A short summary of the broken version events:

  1. containerd will create the container cgroup outside of kubepods-<qos>-<pod_id>.slice
  2. kubelet sends a D-Bus message to systemd to change the CPUWeight property of the QoS cgroup
  3. systemd writes this value to cpu.weight file
  4. systemd removes the cpuset controller for whatever reason
  5. kubelet will try to sync the pod and realize that a controller is missing
  6. kubelet kills the pod because it thinks the cgroup is "gone."
  7. kubelet "syncs" the QoS cgroup again and adds the cpuset via file API
  8. the pod is up
  9. go back to 1. the control plane is broken

The version with SystemdCgroup in containerd config:

  1. containerd creates the container cgroup inside the pod cgroup with the Delegate option
  2. kubelet sends a D-Bus message and systemd writes the value to cpu.weight file
  3. systemd won't mess up with the parents of the delegated container cgroup
  4. kubelet doesn't kill the pod because the cpuset controller is still there
  5. the control plane is healthy

In my opinion, it's kubelet's responsibility to not allow the container manager and runtime to use a different cgroup driver.
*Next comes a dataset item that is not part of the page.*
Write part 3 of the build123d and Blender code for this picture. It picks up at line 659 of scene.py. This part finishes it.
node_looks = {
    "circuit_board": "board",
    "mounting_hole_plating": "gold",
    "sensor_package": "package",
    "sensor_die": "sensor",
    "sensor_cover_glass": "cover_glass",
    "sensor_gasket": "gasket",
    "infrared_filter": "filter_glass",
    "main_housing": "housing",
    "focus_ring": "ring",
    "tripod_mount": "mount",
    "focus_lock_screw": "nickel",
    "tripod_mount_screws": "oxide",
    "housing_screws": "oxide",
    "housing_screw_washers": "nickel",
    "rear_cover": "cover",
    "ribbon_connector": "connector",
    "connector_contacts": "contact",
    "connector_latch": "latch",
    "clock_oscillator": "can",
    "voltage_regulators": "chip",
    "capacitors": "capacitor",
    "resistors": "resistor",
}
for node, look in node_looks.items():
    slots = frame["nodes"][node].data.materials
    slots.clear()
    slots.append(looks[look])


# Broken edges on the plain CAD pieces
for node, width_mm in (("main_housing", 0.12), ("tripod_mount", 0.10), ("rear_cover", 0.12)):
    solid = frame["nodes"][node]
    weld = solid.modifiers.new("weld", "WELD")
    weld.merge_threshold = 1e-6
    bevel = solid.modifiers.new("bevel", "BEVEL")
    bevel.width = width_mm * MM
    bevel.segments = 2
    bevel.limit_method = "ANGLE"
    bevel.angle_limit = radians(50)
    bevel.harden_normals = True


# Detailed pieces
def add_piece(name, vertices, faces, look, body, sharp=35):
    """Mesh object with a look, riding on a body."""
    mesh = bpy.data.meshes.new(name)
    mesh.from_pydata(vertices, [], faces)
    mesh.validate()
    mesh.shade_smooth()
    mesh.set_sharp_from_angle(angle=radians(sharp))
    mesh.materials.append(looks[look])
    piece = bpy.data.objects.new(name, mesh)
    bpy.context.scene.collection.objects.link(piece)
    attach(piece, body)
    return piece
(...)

For instance, kubelet returned an error when docker didn't match the driver. Since 1.22, kubelet removed the docker integration, and it only supports managers implementing the CRI now. Apparently, the CRI specification doesn't provide an agnostic way to identify the cgroup driver of the container runtime. I'm still unable to see the whole picture yet, and the best way to avoid people shooting themselves in the foot.

Conclusion

It was fun to troubleshoot all of this. I made some wrong assumptions (as usual), and I couldn't imagine that I would need to go that deep to find out what was going on.

I'm surprised at how libvirt-terraform-provider helped me. Investing some time to set up a declarative approach paid dividends. It was useful to run multiple hosts, try out new OSes and have multiple machines running simultaneously with different cgroup versions.

Let's see what the future holds now that I can bootstrap my own cluster in an isolated environment =).